Hoy 4 de noviembre se cumple el 23° aniversario del asesinato del entonces Primer Ministro Itzjak Rabin, a manos de un extremista de ultraderecha, Igal Amir, que con su atentado esperaba detener el proceso de paz con los palestinos. No es una fecha redonda, pero amerita tenerla presente, porque fue una tragedia nacional para Israel.
No porque Rabin fuera un santo. Ni porque le acompañara siempre la razón. En absoluto. Era un político, falible como tantos otros, con el que era legítimo discrepar y al que se podía criticar. Nosotros consideramos que fue no sólo un político sino un estadista que tuvo la enorme grandeza de saber mirar hacia adelante, pensando en las próximas generaciones, no en las próximas elecciones. Comprendió la necesidad de marchar por el camino hacia la paz reconciliándose con el architerrorista Yasser Arafat, a fin de intentar dejar atrás la vida bajo constante amenaza.
Para nosotros, fue un héroe por tener la osadía de intentarlo. Pero para recordarlo, no se debe entrar casi en culto a su personalidad, que es lo que parece haber a menudo. Lo imperioso de tener presente aquel fatídico 4 de noviembre de 1995, no es para endiosar a Rabin, sino para recordar el terrible desenlace de la incitación, de todos aquellos que lo calificaron de “traidor” porque discrepaban con la vía que había elegido. Lo esencial ante el nuevo aniversario del asesinato, y siempre, no es convertir a aquel Rabin polémico y a veces tosco, en un ángel perfecto sino comprender que las palabras matan. Y hay que cuidarse antes de hablar.

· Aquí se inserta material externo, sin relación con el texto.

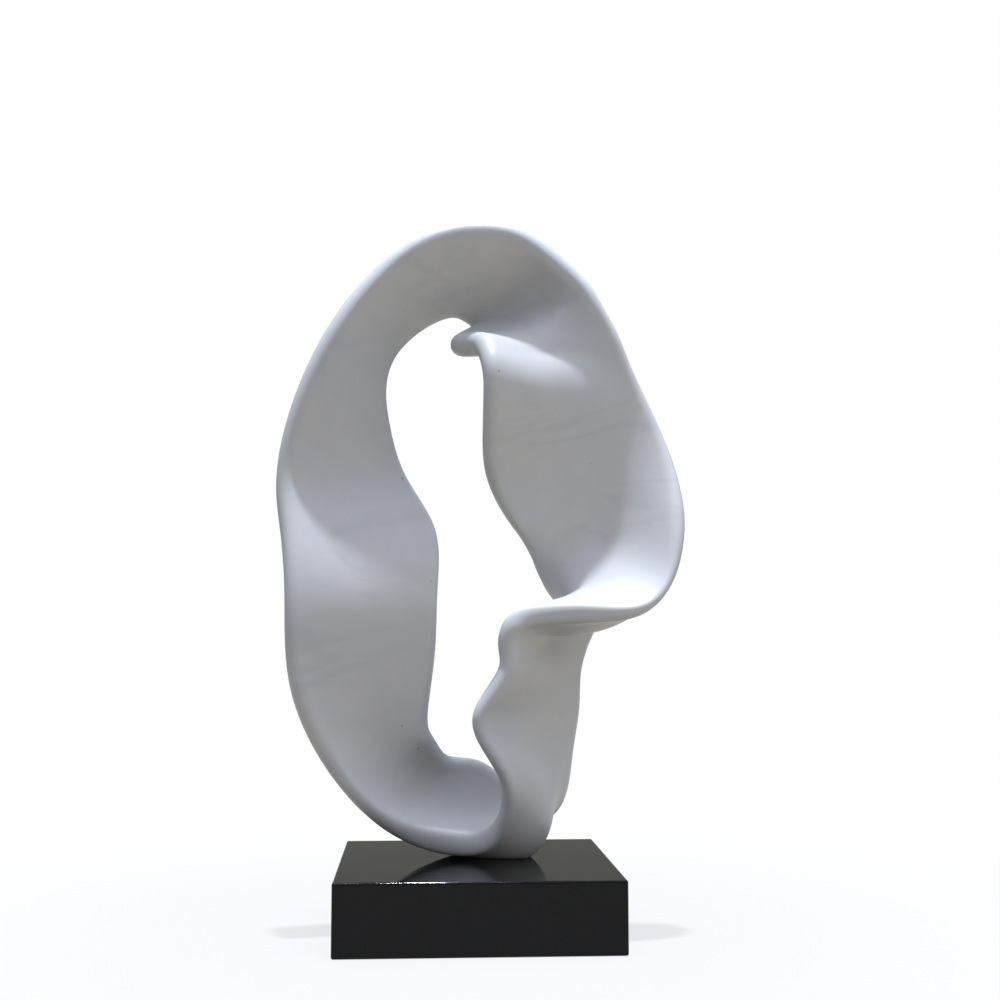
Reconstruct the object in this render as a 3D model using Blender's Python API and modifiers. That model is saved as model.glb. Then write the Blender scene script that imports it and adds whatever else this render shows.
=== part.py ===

En este sentido, la sociedad israelí parece no haber aprendido demasiado. La polarización política es aguda. Con demasiada ligereza quien apoya posturas de izquierda es presentado como enemigo de la patria y traidor por quienes se le oponen. Y con la misma irresponsabilidad, quien defiende posturas de derecha es tildado de fascista y racista discriminador. Esto es señal de extremismo, sea cual sea la dirección del insulto.
Las legítimas críticas a las políticas del gobierno israelí, dentro del propio Israel, no pueden derivar en una demonización ni del Primer Ministro en lo personal ni de sus socios de coalición. Criticarlos, mostrar los errores de tal o cual decisión, sí, por supuesto. Presentarlos como fuente de todos los males en la región, no, en absoluto.
Al mismo tiempo, el gobierno tiene una gran responsabilidad cuando del tono de la discusión pública se trata. Más que nada, el propio Primer Ministro. Se debe educar a todo nivel y la sociedad civil tiene responsabilidad al respecto, pero es de las máximas esferas que cabe esperar ejemplo. El Primer Ministro no puede, como ha hecho en diversas ocasiones, señalar a las instituciones encargadas de preservar el gobierno de Derecho, como la Suprema Corte de Justicia, la Procuraduría General, la Policía, como enemigos potenciales que buscan quitarlo del medio inventando sospechas de corrupción. Manchar el prestigio de todos ellos, es manchar la base del Estado de Israel.
Hay que tener cuidado con las palabras. Siempre pueden conducir a lo peor.